§ **REQUIREMENTS**
From the listing below, extract every line in which the word "picture" appears.

§ **Collected data entries**
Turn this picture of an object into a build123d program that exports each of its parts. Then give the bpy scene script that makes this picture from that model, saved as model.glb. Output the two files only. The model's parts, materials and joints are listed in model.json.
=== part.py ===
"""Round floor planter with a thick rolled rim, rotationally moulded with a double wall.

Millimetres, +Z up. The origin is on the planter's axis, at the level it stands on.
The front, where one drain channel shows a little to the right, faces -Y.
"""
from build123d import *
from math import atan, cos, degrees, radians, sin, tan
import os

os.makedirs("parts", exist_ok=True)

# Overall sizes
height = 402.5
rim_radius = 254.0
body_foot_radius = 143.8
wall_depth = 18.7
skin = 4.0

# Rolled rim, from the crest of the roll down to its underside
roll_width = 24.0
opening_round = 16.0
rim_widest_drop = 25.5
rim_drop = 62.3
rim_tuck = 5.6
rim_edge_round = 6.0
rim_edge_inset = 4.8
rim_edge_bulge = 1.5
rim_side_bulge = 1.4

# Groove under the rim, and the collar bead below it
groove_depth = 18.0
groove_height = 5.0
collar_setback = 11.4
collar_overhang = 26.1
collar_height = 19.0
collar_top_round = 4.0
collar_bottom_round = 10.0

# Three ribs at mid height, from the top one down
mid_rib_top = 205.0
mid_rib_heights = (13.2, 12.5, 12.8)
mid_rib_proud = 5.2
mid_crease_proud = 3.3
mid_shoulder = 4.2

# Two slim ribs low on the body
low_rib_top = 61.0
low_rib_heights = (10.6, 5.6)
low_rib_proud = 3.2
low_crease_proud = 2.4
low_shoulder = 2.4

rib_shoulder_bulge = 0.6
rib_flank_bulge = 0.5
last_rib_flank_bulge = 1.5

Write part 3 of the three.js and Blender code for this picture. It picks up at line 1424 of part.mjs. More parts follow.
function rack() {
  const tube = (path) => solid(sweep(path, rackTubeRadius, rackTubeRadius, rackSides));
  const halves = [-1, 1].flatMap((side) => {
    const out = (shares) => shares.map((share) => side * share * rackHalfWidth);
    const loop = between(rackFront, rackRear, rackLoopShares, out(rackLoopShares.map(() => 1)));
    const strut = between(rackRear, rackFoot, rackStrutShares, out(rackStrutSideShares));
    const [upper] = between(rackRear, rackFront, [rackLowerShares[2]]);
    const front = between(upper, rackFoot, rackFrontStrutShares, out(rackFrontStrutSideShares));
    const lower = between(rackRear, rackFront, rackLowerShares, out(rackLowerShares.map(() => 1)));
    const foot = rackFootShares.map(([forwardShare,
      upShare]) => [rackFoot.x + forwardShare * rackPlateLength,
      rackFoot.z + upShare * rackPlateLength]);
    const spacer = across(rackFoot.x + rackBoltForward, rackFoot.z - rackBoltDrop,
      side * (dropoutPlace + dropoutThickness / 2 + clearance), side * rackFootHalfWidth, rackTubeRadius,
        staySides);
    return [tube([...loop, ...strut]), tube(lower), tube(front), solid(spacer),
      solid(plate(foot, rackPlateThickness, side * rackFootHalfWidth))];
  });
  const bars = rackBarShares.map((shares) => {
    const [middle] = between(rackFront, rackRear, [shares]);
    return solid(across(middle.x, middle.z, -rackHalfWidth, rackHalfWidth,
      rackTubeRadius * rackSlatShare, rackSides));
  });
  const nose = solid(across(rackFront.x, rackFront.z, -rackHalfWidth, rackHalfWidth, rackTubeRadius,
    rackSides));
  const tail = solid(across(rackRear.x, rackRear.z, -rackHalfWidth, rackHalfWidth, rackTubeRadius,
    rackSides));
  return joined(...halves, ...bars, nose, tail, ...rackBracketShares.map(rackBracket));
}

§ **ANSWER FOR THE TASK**
Turn this picture of an object into a build123d program that exports each of its parts. Then give the bpy scene script that makes this picture from that model, saved as model.glb. Output the two files only. The model's parts, materials and joints are listed in model.json.
Write part 3 of the three.js and Blender code for this picture. It picks up at line 1424 of part.mjs. More parts follow.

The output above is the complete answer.